* Source data
===
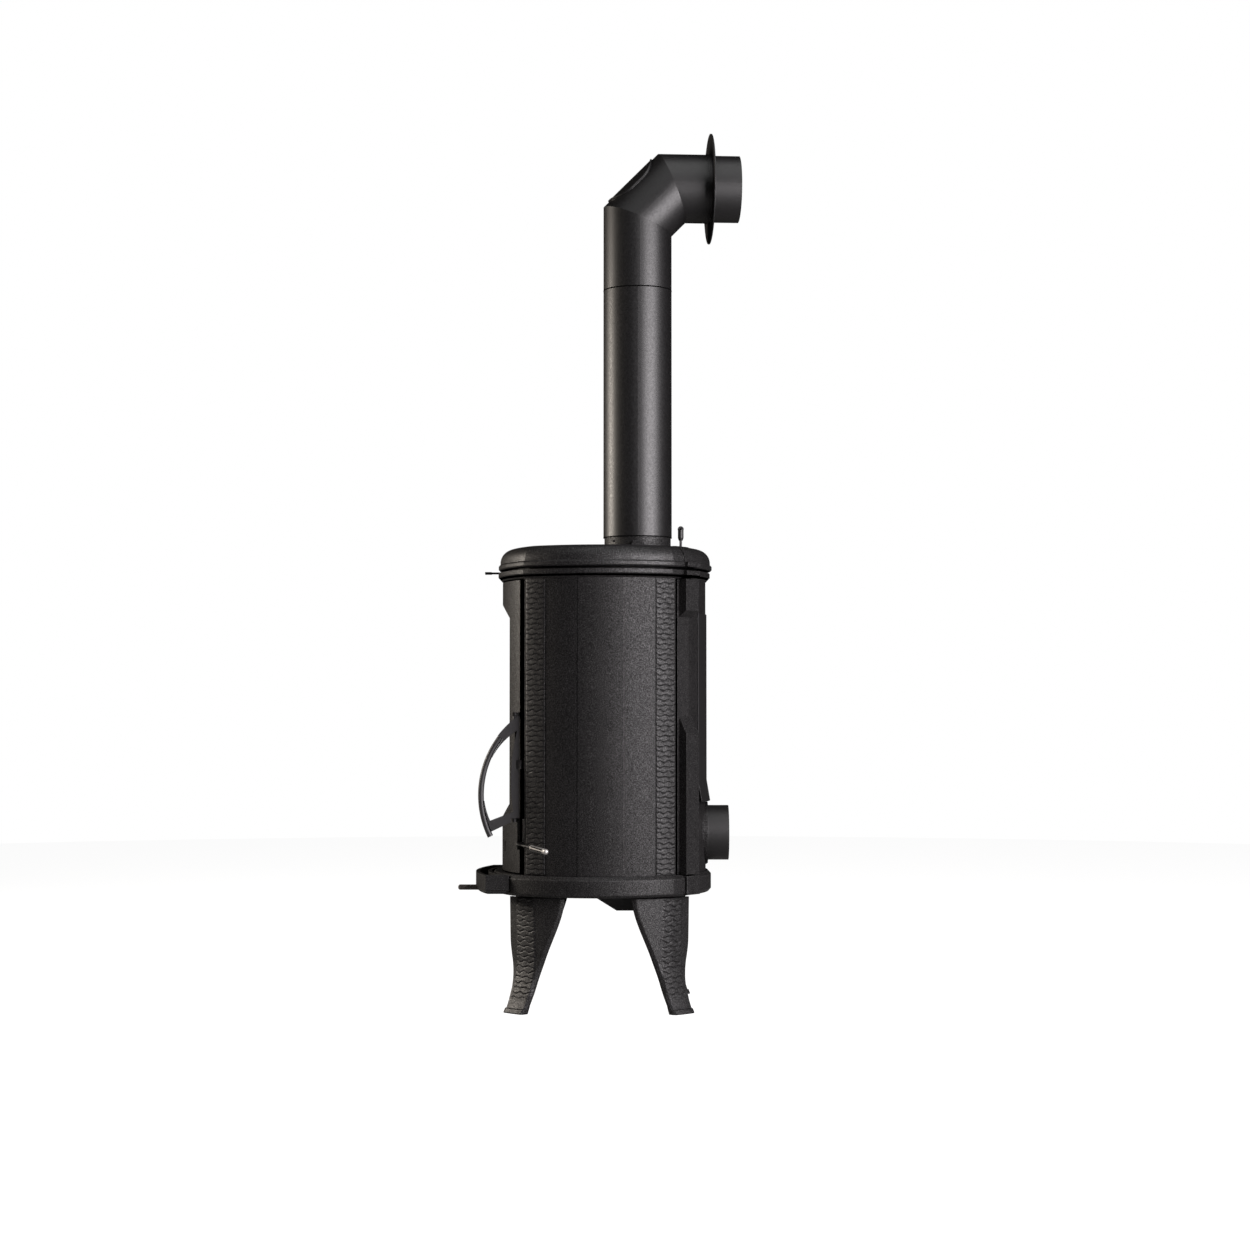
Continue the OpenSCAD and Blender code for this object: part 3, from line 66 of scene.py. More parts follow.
class Graph:
    """Builds the nodes of one material. Each method gives the socket that carries its result."""

    def __init__(self, name):
        self.mat = bpy.data.materials.new(name)
        self.mat.use_nodes = True
        self.tree = self.mat.node_tree
        self.tree.nodes.clear()
        out = self.add("ShaderNodeOutputMaterial")
        self.bsdf = self.add("ShaderNodeBsdfPrincipled")
        self.feed(self.bsdf.outputs["BSDF"], out.inputs["Surface"])
        self.place = self.add("ShaderNodeTexCoord").outputs["Object"]

    def add(self, kind, **values):
        node = self.tree.nodes.new(kind)
        for key, value in values.items():
            setattr(node, key, value)
        return node

    def feed(self, source, into):
        """Joins a socket to an input, or sets the input to a number or a colour."""
        if isinstance(source, bpy.types.NodeSocket):
            self.tree.links.new(source, into)
        elif isinstance(source, tuple):
            into.default_value = (*source, 1.0)
        else:
            into.default_value = source

    def shade(self, inputs):
        """Feeds the shader's inputs and gives the material."""
        for name, source in inputs.items():
            self.feed(source, self.bsdf.inputs[name])
        return self.mat

    def mapped(self, scale):
        m = self.add("ShaderNodeMapping")
        m.inputs["Scale"].default_value = scale
        self.feed(self.place, m.inputs["Vector"])
        return m.outputs["Vector"]

    def noise(self, scale, detail, rough, stretch=(1, 1, 1)):
        n = self.add("ShaderNodeTexNoise")
        n.inputs["Scale"].default_value = scale
        n.inputs["Detail"].default_value = detail
        n.inputs["Roughness"].default_value = rough
        self.feed(self.mapped(stretch), n.inputs["Vector"])
        return n.outputs["Fac"]

    def cells(self, scale):
        v = self.add("ShaderNodeTexVoronoi", feature="F1")
        v.inputs["Scale"].default_value = scale
        self.feed(self.place, v.inputs["Vector"])
        return v.outputs["Distance"]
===
* Challenge
Restate the data above exactly, keeping each word as it stands.

* Solution to this task
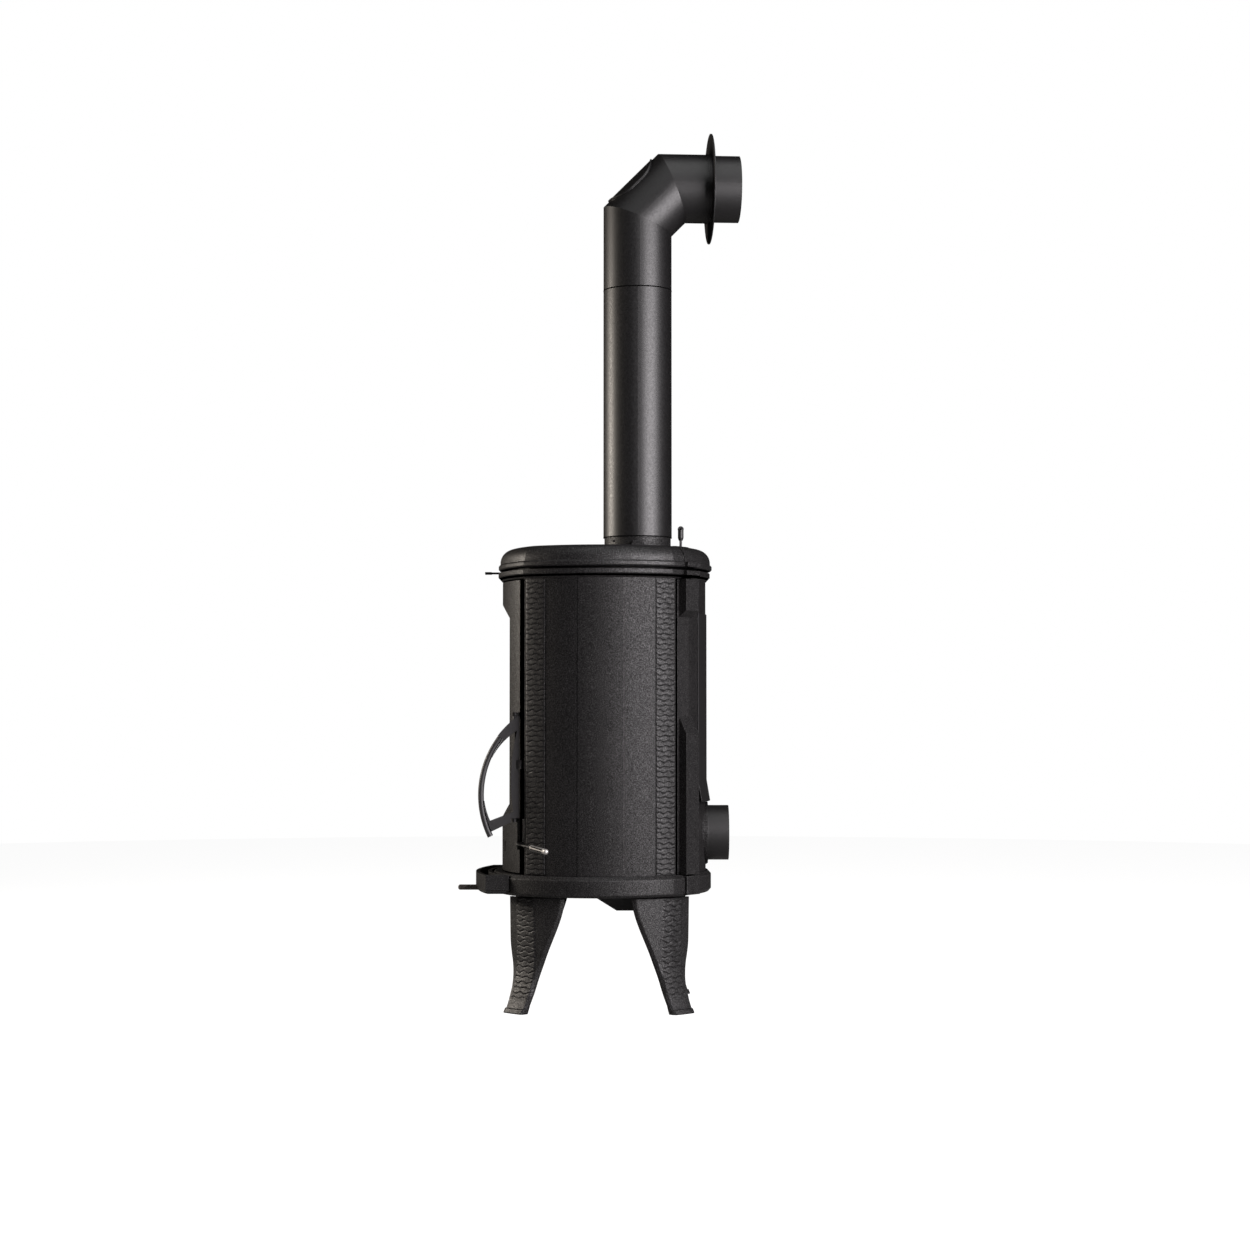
Continue the OpenSCAD and Blender code for this object: part 3, from line 66 of scene.py. More parts follow.
class Graph:
    """Builds the nodes of one material. Each method gives the socket that carries its result."""

    def __init__(self, name):
        self.mat = bpy.data.materials.new(name)
        self.mat.use_nodes = True
        self.tree = self.mat.node_tree
        self.tree.nodes.clear()
        out = self.add("ShaderNodeOutputMaterial")
        self.bsdf = self.add("ShaderNodeBsdfPrincipled")
        self.feed(self.bsdf.outputs["BSDF"], out.inputs["Surface"])
        self.place = self.add("ShaderNodeTexCoord").outputs["Object"]

    def add(self, kind, **values):
        node = self.tree.nodes.new(kind)
        for key, value in values.items():
            setattr(node, key, value)
        return node

    def feed(self, source, into):
        """Joins a socket to an input, or sets the input to a number or a colour."""
        if isinstance(source, bpy.types.NodeSocket):
            self.tree.links.new(source, into)
        elif isinstance(source, tuple):
            into.default_value = (*source, 1.0)
        else:
            into.default_value = source

    def shade(self, inputs):
        """Feeds the shader's inputs and gives the material."""
        for name, source in inputs.items():
            self.feed(source, self.bsdf.inputs[name])
        return self.mat

    def mapped(self, scale):
        m = self.add("ShaderNodeMapping")
        m.inputs["Scale"].default_value = scale
        self.feed(self.place, m.inputs["Vector"])
        return m.outputs["Vector"]

    def noise(self, scale, detail, rough, stretch=(1, 1, 1)):
        n = self.add("ShaderNodeTexNoise")
        n.inputs["Scale"].default_value = scale
        n.inputs["Detail"].default_value = detail
        n.inputs["Roughness"].default_value = rough
        self.feed(self.mapped(stretch), n.inputs["Vector"])
        return n.outputs["Fac"]

    def cells(self, scale):
        v = self.add("ShaderNodeTexVoronoi", feature="F1")
        v.inputs["Scale"].default_value = scale
        self.feed(self.place, v.inputs["Vector"])
        return v.outputs["Distance"]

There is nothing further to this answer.